Зина не принесла ничего особенно замечательного для меня. Около января 1817 г., я осмелилась напомнить императрице о пенсии, которую она давала баронессе де-Бомон. Я попросила графиню Строгонову, которая имеет честь быть близкой к императрице, взять на себя это дело, но, видя, что через несколько недель я не получаю никакого ответа, я решилась сама заговорить об этом и сделала это на одном балу. Немного дней спустя, я получила деньги и несколько очень любезных слов.

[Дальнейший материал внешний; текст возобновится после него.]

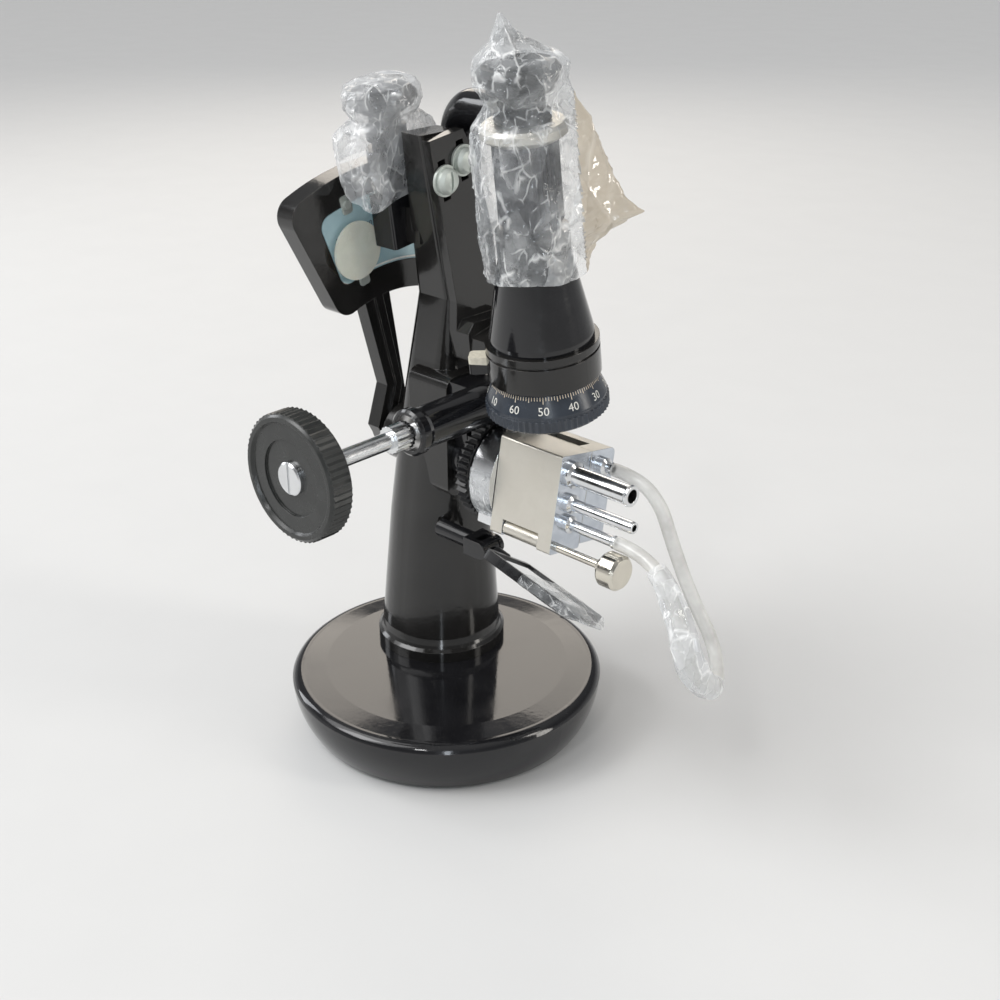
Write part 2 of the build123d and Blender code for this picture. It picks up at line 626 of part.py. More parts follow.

Ее высочество герцогиня Виртембергская была в Витебске в течение полутора года; я имела честь быть в переписке с нею, и очень жаждала ее возвращения, столько же ради императрицы, столько и ради себя. Она приехала к новому году, я встретилась с нею с искреннею радостью; ее милости ко мне привязали меня к ней на всю жизнь. Я имела честь видеть ее несколько раз у нее дома, и, посредством ее, имела случай вести некоторые сношения с императрицей. Я осмелилась попросить ее величество одолжить мне бронзовое изображение Христа, которое она соблаговолила принять от меня несколько лет тому назад. Она снизошла к моей просьбе, и эта посылка сопровождалась очень любезной запиской, которую она удостоила мне написать. Я велела снять слепок с этого изображения Христа и вернула его ее величеству. Через несколько дней после того, ее высочество герцогиня Виртембергская призвала меня к себе и через четверть часа, к моему глубокому удивлению, я увидела входившую императрицу. Она мне сказала, что узнав, что я у герцогини, хотела лично мне передать письмо от графини Толстой. Мы уселись. Я принесла герцогине изложение некоторых моих мыслей и воспоминаний. Императрица хотела их прочесть, а это повело за собой беседу о прошлом. Она изволила мне сказать, что сохранила мою небольшую записку, в которой я ей советовала быть снисходительной к другим и строгой к себе самой. Она прибавила, что часто пыталась приложить этот совет к делу. После часового разговора императрица простилась со мной, пожав мне руку; я поцеловала ее руку от всего сердца. Вскоре затем встретилась с нею во второй раз. Ее величество была огорчена преждевременною смертью одной молодой нашей знакомой. Наш разговор был чувствителен и важен: я находила в нем некоторые проблески прошедшего. Это прошедшее становится столь могущественным, когда я снова имею перед глазами то, что наиболее украшало его. Когда воспоминание пробуждается неодушевленными предметами, оно ищет того, что могло бы сделать его более осязательным. Оно страдает от отсутствия и делает нас рассеянными ко всему окружающему. Но если оно его снова находит, то сила чувства заставляет нас все чувствовать, даже воздух, которым дышали.